Give you three sequences of numbers A, B, C, then we give you a number X. Now you need to calculate if you can find the three numbers Ai, Bj, Ck, which satisfy the formula Ai+Bj+Ck = X.

Input

There are many cases. Every data case is described as followed: In the first line there are three integers L, N, M, in the second line there are L integers represent the sequence A, in the third line there are N integers represent the sequences B, in the forth line there are M integers represent the sequence C. In the fifth line there is an integer S represents there are S integers X to be calculated. 1<=L, N, M<=500, 1<=S<=1000. all the integers are 32-integers.

Output

For each case, firstly you have to print the case number as the form “Case d:”, then for the S queries, you calculate if the formula can be satisfied or not.
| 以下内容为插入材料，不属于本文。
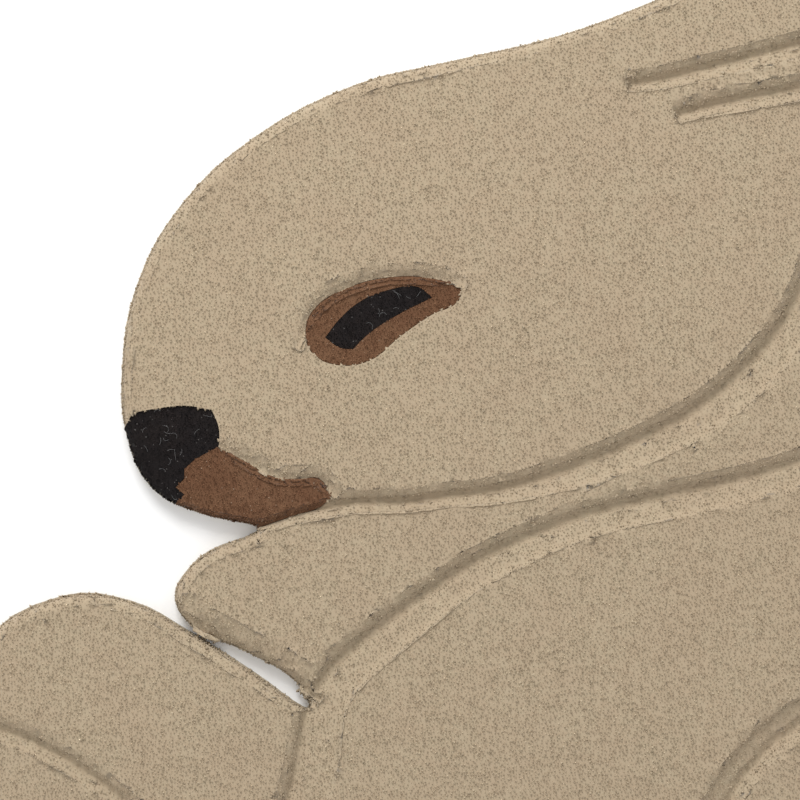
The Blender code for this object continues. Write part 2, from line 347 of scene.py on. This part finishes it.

If satisfied, you print “YES”, otherwise print “NO”.

Sample Input

3 3 3

1 2 3

1 2 3

1 2 3

3

1

4

10

Sample Output

Case 1:

NO

YES

NO

这是一个基础的二分，只要将Ai+Bi=X-Ci,在Ai+Bi产生的结果里二分查找X-Ci就可以了。

AC代码：

#include<iostream>
#include<algorithm>
#include<cstring>
using namespace std;
int f[500*500+1],a[505],b[505],c[505];
int len;
void init()
{
memset(a,0,sizeof(a));
memset(b,0,sizeof(b));
memset(c,0,sizeof(c));
memset(f,0,sizeof(f));
}
bool check(int k)
{
if(k==f[lower_bound(f,f+len,k)-f])
return true;
else
return false;
}
int main()
{
int L,N,M;
int cas=1;
while(cin>>L>>N>>M)
{
init();
for(int i=0;i<L;i++)
cin>>a[i];
for(int i=0;i<N;i++)
cin>>b[i];
int k=0;
for(int i=0;i<L;i++)
for(int j=0;j<N;j++)
f[k++]=a[i]+b[j];
sort(f,f+k);
len=k;
for(int i=0;i<M;i++)
cin>>c[i];
int T;
cin>>T;
cout<<"Case "<<cas++<<":"<<endl;
while(T--)
{
int x;
cin>>x;
int flag=0;
for(int i=0;i<M;i++)
{
if(check(x-c[i]))
{
flag=1;
break;
}
}
if(flag)
cout<<"YES"<<endl;
else
cout<<"NO"<<endl;
}
}
return 0;
}

要开始突破二分了。

—–2017.11.11